Don't we have some HISTORY buffs here who could help us out...?? -C.

Now... MORE than one person has reported the following about how the lake became known as Kingsley:
"The late Reverend J. L. Strickland of Clay Hill, said that Kingsley received its name during 'the Indian War' (probably the final Indian War, which lasted from 1857 to 1858). He told of a Captain Kingsley, who, while doing scout duty, found himself completely surrounded by Indians except on the side next to the lake. The lake being the only means of escape, he swam his horse across it. Tht horse came out of the lake at the camp on the west side of the lake, about where the Kingsley Lake Baptist Church is now, and 'stiffened and fell dead.' Captain Kingsley requested that the lake be given his name because the lake and his horse had saved his life."
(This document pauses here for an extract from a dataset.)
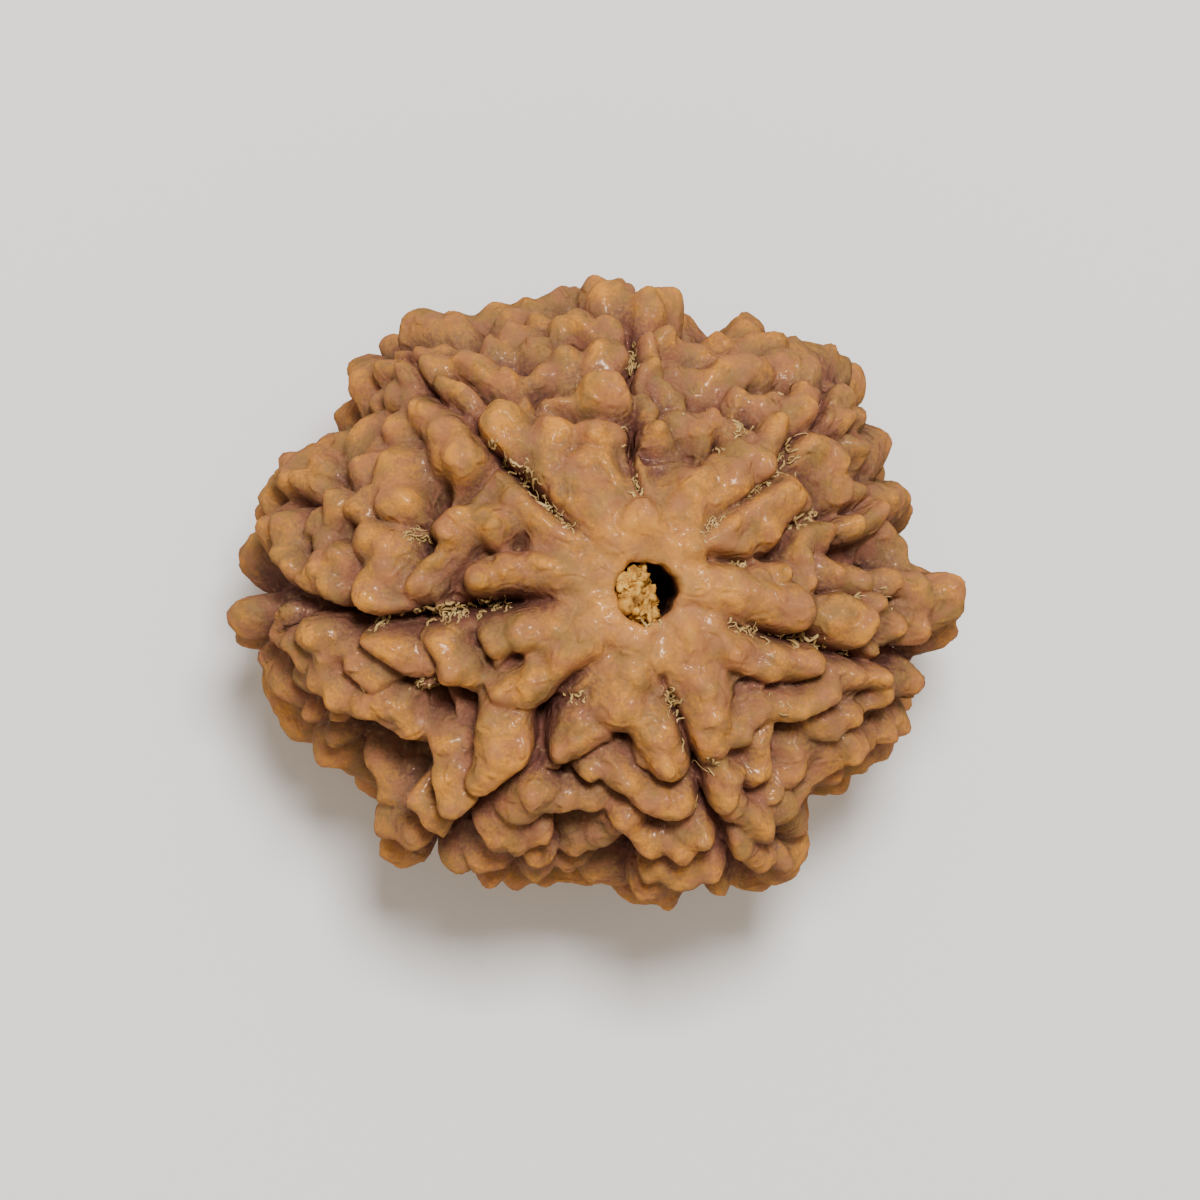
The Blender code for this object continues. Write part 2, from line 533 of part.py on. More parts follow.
def ridge_height(points, ridge, calm):
    """The highest over the ridge's runs: a rounded crest whose outward side is higher and steeper."""
    path, radii, rises = ridge
    outward = outward_of(path)
    best = np.full(len(points), LOWEST)
    for i in range(max(1, len(path) - 1)):
        j = min(i + 1, len(path) - 1)
        share, offset = run_distance(points, path[i], path[j])
        radius = radii[i] + share * (radii[j] - radii[i])
        away = np.linalg.norm(offset, axis=1)
        lean = (offset * (outward[i] + share[:, None] * (outward[j] - outward[i]))).sum(axis=1)
        fall = away / (WIDER * radius) * (1 + LEDGE * lean / np.maximum(away, 1e-6))
        fall = np.minimum(fall, RIDGE_REACH)
        length = np.linalg.norm(path[j] - path[i])
        saddle = SADDLE * np.clip(length - SADDLE_FROM, 0, 1) * calm * 4 * share * (1 - share)
        rise = rises[i] + share * (rises[j] - rises[i]) + TILT * np.clip(lean / radius, -1, 1)
        drop = RIDGE_FALL * radius * (FALL_SQUARE * fall**2 + FALL_FOURTH * fall**4)
        best = np.maximum(best, rise - saddle - drop)
    return best


def groove_depth(points, path, drops, width):
    """The deepest over the path's runs, each a groove that is bell-shaped across."""
    deepest = np.zeros(len(points))
    for i in range(len(path) - 1):
        share, offset = run_distance(points, path[i], path[i + 1])
        away = np.linalg.norm(offset, axis=1)
        drop = drops[i] + share * (drops[i + 1] - drops[i])
        deepest = np.maximum(deepest, drop * np.exp(-((away / width) ** 2)))
    return deepest


def relief(points, waves, ridges, paths):
    """Height over the rounded body: the blended highest of the ground, the collars and all ridges."""
    points = swayed(points, waves)
    plan = np.hypot(points[:, 0], points[:, 1])
    across = np.hypot(points[:, 0] - CANAL[0], points[:, 1] - CANAL[1])
    calm = np.clip((across - CALM_FROM) / CALM_OVER, 0, 1)
    blend = BLEND_NEAR + (BLEND_FAR - BLEND_NEAR) * calm
    ground = -GROUND_DROP + GROUND_LEAN * points[:, 1] / np.maximum(plan, 4.0)
    collar = -COLLAR_DROP - COLLAR_FALL * np.maximum(across - COLLAR_RADIUS, 0) ** 2
    total = np.exp(blend * ground) + np.exp(blend * collar)
    for ridge in ridges:
        path, radii, _ = ridge
        middle = (path.min(axis=0) + path.max(axis=0)) / 2
        span = np.linalg.norm(path - middle, axis=1).max()
        near = within(points, middle, span + RIDGE_REACH * WIDER / (1 - LEDGE) * radii.max())
        total[near] += np.exp(blend[near] * ridge_height(points[near], ridge, calm[near]))
    height = np.log(total) / blend
    reached = np.clip((across - GROOVE_FROM) / GROOVE_OVER, 0, 1)
    for path, (width, *course) in zip(paths, FURROWS):
        drops = [point[2] for point in course]
        drops += drops[-1:] * (len(path) - len(drops))
        height -= groove_depth(points, path, drops, width) * reached
    for cleft in CLEFTS:
        height -= CLEFT_DROP * np.exp(-((path_distance(points, lifted(cleft)) / CLEFT_WIDTH) ** 2))
    for pit, (_, _, width) in zip(lifted(PITS), PITS):
        away = np.linalg.norm(points - pit, axis=1)
        height -= PIT_DROP * (0.5 + width) * np.exp(-((away / width) ** 2))
    return height


def material(name, colour, roughness):
    made = bpy.data.materials.new(name)
    made.use_nodes = True
    shader = made.node_tree.nodes["Principled BSDF"]
    shader.inputs["Base Color"].default_value = colour
    shader.inputs["Roughness"].default_value = roughness
    return made


def add_object(name, mesh, collection, made_of=None):
    obj = bpy.data.objects.new(name, mesh)
    collection.objects.link(obj)
    if made_of:
        mesh.materials.append(made_of)
        mesh.shade_smooth()
    return obj


def add_collection(name):
    made = bpy.data.collections.new(name)
    bpy.context.scene.collection.children.link(made)
    return made


def points_of(mesh):
    """The mesh's points in mm."""
    flat = np.empty(3 * len(mesh.vertices), np.float32)
    mesh.vertices.foreach_get("co", flat)
    return flat.reshape(-1, 3).astype(float) / MM


def set_points(mesh, points):
    mesh.vertices.foreach_set("co", (points * MM).astype(np.float32).ravel())
    mesh.update()


def thinned(obj):
    """The object with fewer triangles, kept where the surface bends most."""
    thin = obj.modifiers.new("thin", "DECIMATE")
    thin.ratio = KEPT_SHARE
    graph = bpy.context.evaluated_depsgraph_get()
    mesh = bpy.data.meshes.new_from_object(obj.evaluated_get(graph))
    obj.modifiers.clear()
    whole, obj.data = obj.data, mesh
    bpy.data.meshes.remove(whole)
    return obj


def canal_cutter(collection):
    shape = bmesh.new()
    place = Matrix.Translation(Vector((*CANAL, MIDDLE_Z)) * MM)
    bmesh.ops.create_cone(
        shape,
        cap_ends=True,
        segments=CANAL_SIDES,
        radius1=CANAL_RADIUS * MM,
        radius2=CANAL_RADIUS * MM,
        depth=4 * HALF_Z * MM,
        matrix=place,
    )
    mesh = bpy.data.meshes.new("canal cutter")
    shape.to_mesh(mesh)
    shape.free()
    cutter = add_object("canal cutter", mesh, collection)
    cutter.hide_render = True
    cutter.display_type = "WIRE"
    return cutter


def nut(collection, cutters):
    """A sphere carried out to the rounded body, worked by the relief, thinned and drilled."""
    shape = bmesh.new()
    bmesh.ops.create_icosphere(shape, subdivisions=SPHERE_SUBDIVISIONS, radius=MM)
    mesh = bpy.data.meshes.new("nut")
    shape.to_mesh(mesh)
    shape.free()
    points = points_of(mesh)
    points /= body_size(points)[:, None]
    random = np.random.default_rng(SEED)
    waves = wave_list(random)
    listed = listed_ridges(random)
    paths = furrow_paths(random)
    ridges = small_lowered(drawn_ridges(random, listed + petal_ridges(paths), paths))
    points += body_normals(points) * relief(points, waves, ridges, paths)[:, None]
    set_points(mesh, points + (0.0, 0.0, MIDDLE_Z))
    bead = thinned(add_object("nut", mesh, collection, material("nut shell", NUT_COLOUR, NUT_ROUGHNESS)))
    points = points_of(bead.data)
    points[:, 2] = np.maximum(points[:, 2], FLAT_Z)
    set_points(bead.data, points)
    drill = bead.modifiers.new("drill", "BOOLEAN")
    drill.object = canal_cutter(cutters)
    drill.operation = "DIFFERENCE"


def pith(collection):
    """A crumbling plug that stands clear of the canal's wall, more to its left."""
    shape = bmesh.new()
    bmesh.ops.create_icosphere(shape, subdivisions=PITH_SUBDIVISIONS, radius=MM)
    mesh = bpy.data.meshes.new("pith")
    shape.to_mesh(mesh)
    shape.free()
    random = np.random.default_rng(SEED)
    points = points_of(mesh)
    bumps = np.ones(len(points))
    for _ in range(WAVES):
        heading = random.normal(0, PITH_WAVE, 3)
        bumps += PITH_LUMPS / 3 * np.sin(points @ heading + random.uniform(0, 2 * math.pi))
    middle = (CANAL[0] + PITH_MIDDLE[0], CANAL[1] + PITH_MIDDLE[1], PITH_TOP_Z - PITH_HALF[2])
    points *= np.minimum(bumps, 1 + PITH_LUMPS / 2)[:, None] * PITH_HALF
    set_points(mesh, points + middle)
    add_object("pith", mesh, collection, material("dry pith", PITH_COLOUR, PITH_ROUGHNESS))


def main():
    for obj in list(bpy.data.objects):
        bpy.data.objects.remove(obj)
    parts = add_collection("rudraksha")
    cutters = add_collection("cutters")
    nut(parts, cutters)
    pith(parts)


main()
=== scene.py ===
# A rudraksha nut of seven faces, with dry pith in its canal and pulp fibres in its furrows.
# Metres, +Z up along the canal. The forms are the frame's own, worked again a little bolder on a
# finer grid, and lengths here are in mm until a mesh is made.
import math

import bpy
import numpy as np
from mathutils import Matrix, Vector


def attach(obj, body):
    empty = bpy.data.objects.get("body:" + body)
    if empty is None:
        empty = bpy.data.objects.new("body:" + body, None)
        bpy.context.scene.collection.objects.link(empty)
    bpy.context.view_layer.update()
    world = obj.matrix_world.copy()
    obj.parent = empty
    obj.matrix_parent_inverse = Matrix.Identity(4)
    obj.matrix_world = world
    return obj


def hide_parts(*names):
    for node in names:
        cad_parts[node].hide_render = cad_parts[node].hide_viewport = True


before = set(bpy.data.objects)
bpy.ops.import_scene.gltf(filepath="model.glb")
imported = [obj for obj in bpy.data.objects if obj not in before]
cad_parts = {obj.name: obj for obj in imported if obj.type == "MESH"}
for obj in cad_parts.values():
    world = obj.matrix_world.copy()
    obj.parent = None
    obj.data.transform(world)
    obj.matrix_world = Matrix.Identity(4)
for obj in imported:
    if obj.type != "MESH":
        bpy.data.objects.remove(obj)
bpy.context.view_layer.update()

mm = 0.001
fullTurn = 2 * math.pi

# The rounded body under the relief.
body = dict(
    halfHeight=8.9,
    sidePower=2.2,
    middleZ=8.3,
    # azimuth in degrees and reach of the outline from above, a swell on each face
    outline=(
        (0, 12.1), (12, 10.95), (25, 10.8), (40, 11.95), (58, 10.95), (70, 9.9), (86, 10.9),
        (108, 10.4), (130, 11.75), (147, 10.6), (162, 11.8), (182, 12.3), (200, 11.25),
        (217, 10.1), (231, 11.15), (247, 10.4), (265, 9.5), (283, 10.55), (300, 11.3),
        (318, 10.05), (333, 11.0), (347, 11.4), (360, 12.1),
    ),
)
# The drilled canal, and the smooth collar round each mouth.
canal = dict(
    x=0.6, y=0.1, radius=1.03, collarRadius=2.1, collarDrop=0.36, collarFall=0.1,
    # width of the rolled lip, and how much of a quarter circle it turns through
    lip=0.2, lipTurn=0.98,
    # height, count round the mouth and phase of each wave in its edge
    edgeWaves=((0.03, 3, 1.0), (0.022, 7, 0.0), (0.016, 12, 2.0)),
    # height, count round and turns along of the wave in the canal's wall
    wallWave=(0.015, 7, 9),
)
# How the relief is worked.
carving = dict(
    seed=7,
    # the sunken ground, deeper at the front, and what is cut into it
    groundDrop=1.4, groundLean=0.3, leanFrom=4.0, cleftDrop=0.75, cleftWidth=0.22,
    pitDrop=0.9, pitLeast=0.5,
    # furrows fade in over this width from this distance from the canal
    furrowFrom=1.8, furrowOver=3.0,
    # a ridge's rounding, its saddles between points, its lean outward and the range of its tops
    ridgeFall=0.85, ridgeReach=1.8, crest=0.65, wider=1.14, saddle=0.3, saddleFrom=0.8, ledge=0.36,
    tilt=0.2, tops=(-0.25, 0.1), smallLower=0.35,
    # how sharply forms part near the canal and farther out, and where that changes
    blendNear=9.0, blendFar=15.0, farFrom=3.0, farOver=2.5,
    # crossed waves that sway everything a little
    waves=9, waveLengths=(1.6, 4.0), waveSway=0.05,
)
# The finer forms that only this mesh holds.
detail = dict(
    seed=21,
    # hollows are this much deeper than the solid's, below this height
    deepen=0.25, deepenFrom=-0.3,
    # small tips along the ridges, and bumps anywhere
    tipShare=0.48, tipStray=0.12, tipWidths=(0.8, 1.3), tipHeight=0.2, tipHeights=(0.3, 1.3),
    bumps=520, bumpRadii=(0.25, 0.8), bumpHeights=(0.01, 0.07), poleGap=0.99,
    ripples=42, rippleLengths=(0.7, 2.6), rippleHeight=0.035,
    # growth rings: their middle lies off to the side of a knob, and they show in bands over the nut
    ringStep=0.46, ringHeight=0.018, ringAside=0.7, ringLean=(0.4, -0.6, -0.7), ringReach=1.5,
    ringBands=(0.9, 0.5, 0.7), ringShow=(0.6, 1.5),
    # creases over the knobs and ribs over the ground
    creaseWaves=9, creaseLengths=(1.1, 2.4), creaseWidth=0.2, creaseDrop=0.06, ribWidth=0.45, ribHeight=0.3,
    # how the fine forms fade on the ground and towards the canal
    groundLevel=-1.0, groundFade=0.7, groundShare=0.25, calmFrom=0.4, calmOver=2.0, calmLeast=0.5,
    # sideways swell of the knobs
    swell=0.03, swellFrom=1.6, swellOver=1.5, swellDepth=1.6,
)
# What the shell's colour goes by.
marking = dict(
    # the share of the hollowness, seen from neighbours so many rows and columns off, that darkens the
    # creases as painted shade, and the canal wall's depth, a painted shade down the canal
    creaseShade=0.8, hollowRows=7, hollowColumns=5, canalShade=-1.6,
    # width of the stain along a furrow
    stainWidth=0.6,
    # the lighter, more golden ring round the mouths: how wide, how much it tints and lightens, and the
    # heights where it shows
    mouthWidth=1.9, mouthShare=0.3, mouthRise=0.3, mouthFrom=-1.0, mouthOver=0.5,
)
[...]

...but do you believe it...? Be interesting to know HOW or WHY this story got started — assuming Reverend Strickland didn't make it up! Tip Graham's 'history' mentions the same 'story' - as does the 'history' at Kingsley Beach's new web site (taken from Tip's account I believe). Fred Blakey suggests otherwise....

Historian Fred Blakey (recently retired from the University of Florida) responded to my inquiry regarding how Kingsley Lake was named, with the following...
"The lake was named for Zephaniah Kingsley, a wealthy slave owner who came to Florida in 1803. He had extensive holdings in the Orange Park area and also his main plantation on Ft. George Island. The P.K. Yonge Library of Florida History (352-392-0319 ext.306) can give you the details. Cordially, Fred Blakey
Mr. Blakey published a book on the history of Clay County in 1976, called Parade of Memories. I bought a copy over the web ($22), and when I have a chance I will read it. And I still hope to find out more about the particulars regarding the actual naming of the lake. Any help for our readers, of course, will be appreciated. -Clark
P.S. On June 19, 2003, I asked the people at the P.K. Yonge Library of Florida History to research the origin of the lake's name. They report that Allen Morris's "Place Names of Florida" states that the lake is indeed named after Zephaniah Kingsley, and they suggested that if Zephaniah was also a Captain (! anybody know ?) it might be that both accounts are true! More research needed.